◆ THE REQUEST:
Copy out each line of the material below with no changes.

◆ DATA:
- - - -
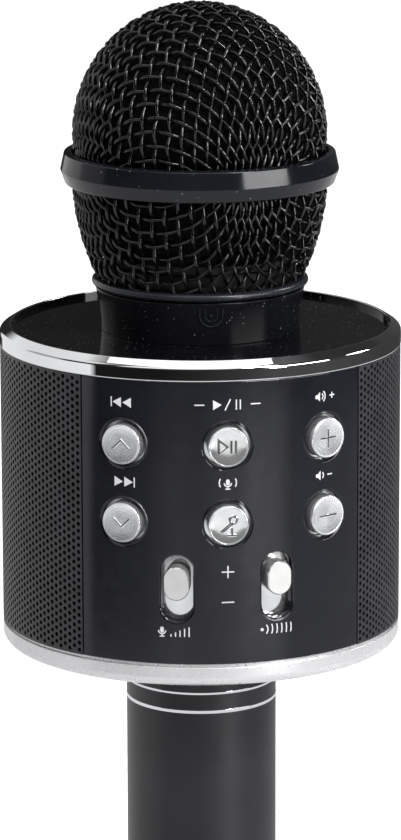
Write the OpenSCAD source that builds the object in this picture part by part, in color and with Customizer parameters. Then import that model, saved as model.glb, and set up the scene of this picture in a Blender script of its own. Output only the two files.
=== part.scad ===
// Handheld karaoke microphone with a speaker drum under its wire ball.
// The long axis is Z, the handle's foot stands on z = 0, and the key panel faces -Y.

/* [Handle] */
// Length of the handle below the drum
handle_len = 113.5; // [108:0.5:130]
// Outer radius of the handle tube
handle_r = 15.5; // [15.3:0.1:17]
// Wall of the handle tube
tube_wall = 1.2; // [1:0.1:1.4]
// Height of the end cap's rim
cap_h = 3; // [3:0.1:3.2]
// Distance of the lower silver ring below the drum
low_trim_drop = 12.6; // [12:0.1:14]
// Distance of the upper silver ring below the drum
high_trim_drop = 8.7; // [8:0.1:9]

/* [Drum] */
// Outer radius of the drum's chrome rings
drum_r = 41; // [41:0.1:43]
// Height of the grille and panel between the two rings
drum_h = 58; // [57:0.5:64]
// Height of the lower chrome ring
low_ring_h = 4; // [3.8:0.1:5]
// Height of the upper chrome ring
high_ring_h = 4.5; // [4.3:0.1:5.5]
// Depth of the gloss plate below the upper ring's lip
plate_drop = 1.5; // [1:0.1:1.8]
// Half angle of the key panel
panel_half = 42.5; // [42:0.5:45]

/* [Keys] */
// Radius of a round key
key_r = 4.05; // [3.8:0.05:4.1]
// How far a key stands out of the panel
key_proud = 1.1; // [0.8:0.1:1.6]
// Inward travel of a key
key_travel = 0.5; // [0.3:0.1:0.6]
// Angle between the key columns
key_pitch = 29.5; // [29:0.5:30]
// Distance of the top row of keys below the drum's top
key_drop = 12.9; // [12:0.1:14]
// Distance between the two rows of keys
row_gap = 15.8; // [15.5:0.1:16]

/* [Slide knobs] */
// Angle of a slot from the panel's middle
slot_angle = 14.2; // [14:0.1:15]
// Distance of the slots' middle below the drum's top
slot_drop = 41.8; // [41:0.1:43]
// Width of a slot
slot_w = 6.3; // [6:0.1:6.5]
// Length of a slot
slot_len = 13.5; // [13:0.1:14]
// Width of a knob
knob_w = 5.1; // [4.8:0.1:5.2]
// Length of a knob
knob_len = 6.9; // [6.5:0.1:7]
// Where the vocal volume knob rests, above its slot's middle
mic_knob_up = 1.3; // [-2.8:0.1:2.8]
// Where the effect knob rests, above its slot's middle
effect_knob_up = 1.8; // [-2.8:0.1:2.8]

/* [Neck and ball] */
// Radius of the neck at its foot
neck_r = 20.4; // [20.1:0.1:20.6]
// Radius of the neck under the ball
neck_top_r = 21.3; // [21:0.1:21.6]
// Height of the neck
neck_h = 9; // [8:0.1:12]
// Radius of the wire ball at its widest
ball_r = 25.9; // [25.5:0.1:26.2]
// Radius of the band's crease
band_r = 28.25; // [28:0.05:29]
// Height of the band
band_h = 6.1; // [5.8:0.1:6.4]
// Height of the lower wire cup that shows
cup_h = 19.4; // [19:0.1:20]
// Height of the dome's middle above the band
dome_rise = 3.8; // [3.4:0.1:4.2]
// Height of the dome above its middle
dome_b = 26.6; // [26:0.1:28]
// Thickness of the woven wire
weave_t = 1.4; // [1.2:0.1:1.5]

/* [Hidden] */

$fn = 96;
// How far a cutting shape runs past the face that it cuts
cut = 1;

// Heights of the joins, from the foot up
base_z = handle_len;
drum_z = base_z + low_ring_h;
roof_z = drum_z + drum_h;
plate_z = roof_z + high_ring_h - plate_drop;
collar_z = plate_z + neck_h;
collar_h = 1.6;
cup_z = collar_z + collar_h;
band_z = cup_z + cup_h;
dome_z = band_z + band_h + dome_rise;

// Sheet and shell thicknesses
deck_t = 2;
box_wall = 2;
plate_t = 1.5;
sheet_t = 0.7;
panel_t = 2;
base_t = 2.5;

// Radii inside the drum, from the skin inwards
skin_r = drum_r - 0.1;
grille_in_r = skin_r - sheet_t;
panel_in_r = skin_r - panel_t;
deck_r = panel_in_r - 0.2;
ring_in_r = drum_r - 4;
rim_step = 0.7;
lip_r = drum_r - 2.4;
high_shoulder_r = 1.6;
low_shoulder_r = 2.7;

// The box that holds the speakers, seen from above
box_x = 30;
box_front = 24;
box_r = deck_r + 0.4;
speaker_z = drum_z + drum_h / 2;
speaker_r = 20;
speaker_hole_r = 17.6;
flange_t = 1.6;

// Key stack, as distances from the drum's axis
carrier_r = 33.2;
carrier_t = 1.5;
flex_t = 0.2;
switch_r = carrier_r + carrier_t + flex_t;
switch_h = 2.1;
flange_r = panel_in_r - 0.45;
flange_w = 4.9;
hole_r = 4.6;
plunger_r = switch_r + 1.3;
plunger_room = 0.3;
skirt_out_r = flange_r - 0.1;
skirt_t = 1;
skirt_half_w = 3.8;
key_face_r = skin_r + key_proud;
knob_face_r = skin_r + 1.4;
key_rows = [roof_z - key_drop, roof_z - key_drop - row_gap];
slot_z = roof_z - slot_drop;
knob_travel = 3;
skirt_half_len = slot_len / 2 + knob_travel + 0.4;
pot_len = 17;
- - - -
◆ THE REPLY:
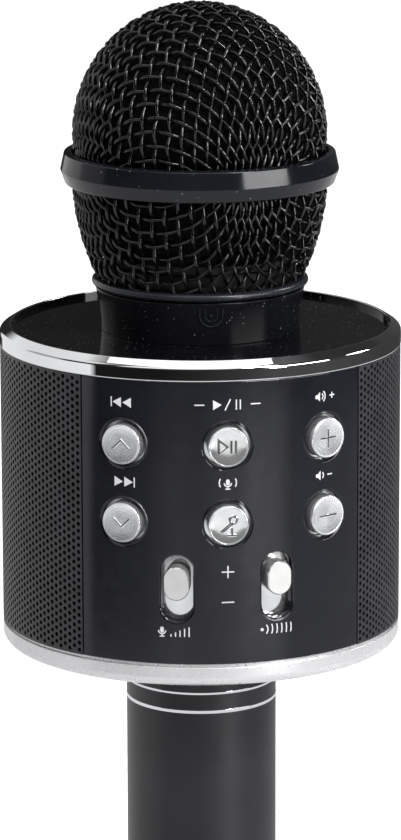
Write the OpenSCAD source that builds the object in this picture part by part, in color and with Customizer parameters. Then import that model, saved as model.glb, and set up the scene of this picture in a Blender script of its own. Output only the two files.
=== part.scad ===
// Handheld karaoke microphone with a speaker drum under its wire ball.
// The long axis is Z, the handle's foot stands on z = 0, and the key panel faces -Y.

/* [Handle] */
// Length of the handle below the drum
handle_len = 113.5; // [108:0.5:130]
// Outer radius of the handle tube
handle_r = 15.5; // [15.3:0.1:17]
// Wall of the handle tube
tube_wall = 1.2; // [1:0.1:1.4]
// Height of the end cap's rim
cap_h = 3; // [3:0.1:3.2]
// Distance of the lower silver ring below the drum
low_trim_drop = 12.6; // [12:0.1:14]
// Distance of the upper silver ring below the drum
high_trim_drop = 8.7; // [8:0.1:9]

/* [Drum] */
// Outer radius of the drum's chrome rings
drum_r = 41; // [41:0.1:43]
// Height of the grille and panel between the two rings
drum_h = 58; // [57:0.5:64]
// Height of the lower chrome ring
low_ring_h = 4; // [3.8:0.1:5]
// Height of the upper chrome ring
high_ring_h = 4.5; // [4.3:0.1:5.5]
// Depth of the gloss plate below the upper ring's lip
plate_drop = 1.5; // [1:0.1:1.8]
// Half angle of the key panel
panel_half = 42.5; // [42:0.5:45]

/* [Keys] */
// Radius of a round key
key_r = 4.05; // [3.8:0.05:4.1]
// How far a key stands out of the panel
key_proud = 1.1; // [0.8:0.1:1.6]
// Inward travel of a key
key_travel = 0.5; // [0.3:0.1:0.6]
// Angle between the key columns
key_pitch = 29.5; // [29:0.5:30]
// Distance of the top row of keys below the drum's top
key_drop = 12.9; // [12:0.1:14]
// Distance between the two rows of keys
row_gap = 15.8; // [15.5:0.1:16]

/* [Slide knobs] */
// Angle of a slot from the panel's middle
slot_angle = 14.2; // [14:0.1:15]
// Distance of the slots' middle below the drum's top
slot_drop = 41.8; // [41:0.1:43]
// Width of a slot
slot_w = 6.3; // [6:0.1:6.5]
// Length of a slot
slot_len = 13.5; // [13:0.1:14]
// Width of a knob
knob_w = 5.1; // [4.8:0.1:5.2]
// Length of a knob
knob_len = 6.9; // [6.5:0.1:7]
// Where the vocal volume knob rests, above its slot's middle
mic_knob_up = 1.3; // [-2.8:0.1:2.8]
// Where the effect knob rests, above its slot's middle
effect_knob_up = 1.8; // [-2.8:0.1:2.8]

/* [Neck and ball] */
// Radius of the neck at its foot
neck_r = 20.4; // [20.1:0.1:20.6]
// Radius of the neck under the ball
neck_top_r = 21.3; // [21:0.1:21.6]
// Height of the neck
neck_h = 9; // [8:0.1:12]
// Radius of the wire ball at its widest
ball_r = 25.9; // [25.5:0.1:26.2]
// Radius of the band's crease
band_r = 28.25; // [28:0.05:29]
// Height of the band
band_h = 6.1; // [5.8:0.1:6.4]
// Height of the lower wire cup that shows
cup_h = 19.4; // [19:0.1:20]
// Height of the dome's middle above the band
dome_rise = 3.8; // [3.4:0.1:4.2]
// Height of the dome above its middle
dome_b = 26.6; // [26:0.1:28]
// Thickness of the woven wire
weave_t = 1.4; // [1.2:0.1:1.5]

/* [Hidden] */

$fn = 96;
// How far a cutting shape runs past the face that it cuts
cut = 1;

// Heights of the joins, from the foot up
base_z = handle_len;
drum_z = base_z + low_ring_h;
roof_z = drum_z + drum_h;
plate_z = roof_z + high_ring_h - plate_drop;
collar_z = plate_z + neck_h;
collar_h = 1.6;
cup_z = collar_z + collar_h;
band_z = cup_z + cup_h;
dome_z = band_z + band_h + dome_rise;

// Sheet and shell thicknesses
deck_t = 2;
box_wall = 2;
plate_t = 1.5;
sheet_t = 0.7;
panel_t = 2;
base_t = 2.5;

// Radii inside the drum, from the skin inwards
skin_r = drum_r - 0.1;
grille_in_r = skin_r - sheet_t;
panel_in_r = skin_r - panel_t;
deck_r = panel_in_r - 0.2;
ring_in_r = drum_r - 4;
rim_step = 0.7;
lip_r = drum_r - 2.4;
high_shoulder_r = 1.6;
low_shoulder_r = 2.7;

// The box that holds the speakers, seen from above
box_x = 30;
box_front = 24;
box_r = deck_r + 0.4;
speaker_z = drum_z + drum_h / 2;
speaker_r = 20;
speaker_hole_r = 17.6;
flange_t = 1.6;

// Key stack, as distances from the drum's axis
carrier_r = 33.2;
carrier_t = 1.5;
flex_t = 0.2;
switch_r = carrier_r + carrier_t + flex_t;
switch_h = 2.1;
flange_r = panel_in_r - 0.45;
flange_w = 4.9;
hole_r = 4.6;
plunger_r = switch_r + 1.3;
plunger_room = 0.3;
skirt_out_r = flange_r - 0.1;
skirt_t = 1;
skirt_half_w = 3.8;
key_face_r = skin_r + key_proud;
knob_face_r = skin_r + 1.4;
key_rows = [roof_z - key_drop, roof_z - key_drop - row_gap];
slot_z = roof_z - slot_drop;
knob_travel = 3;
skirt_half_len = slot_len / 2 + knob_travel + 0.4;
pot_len = 17;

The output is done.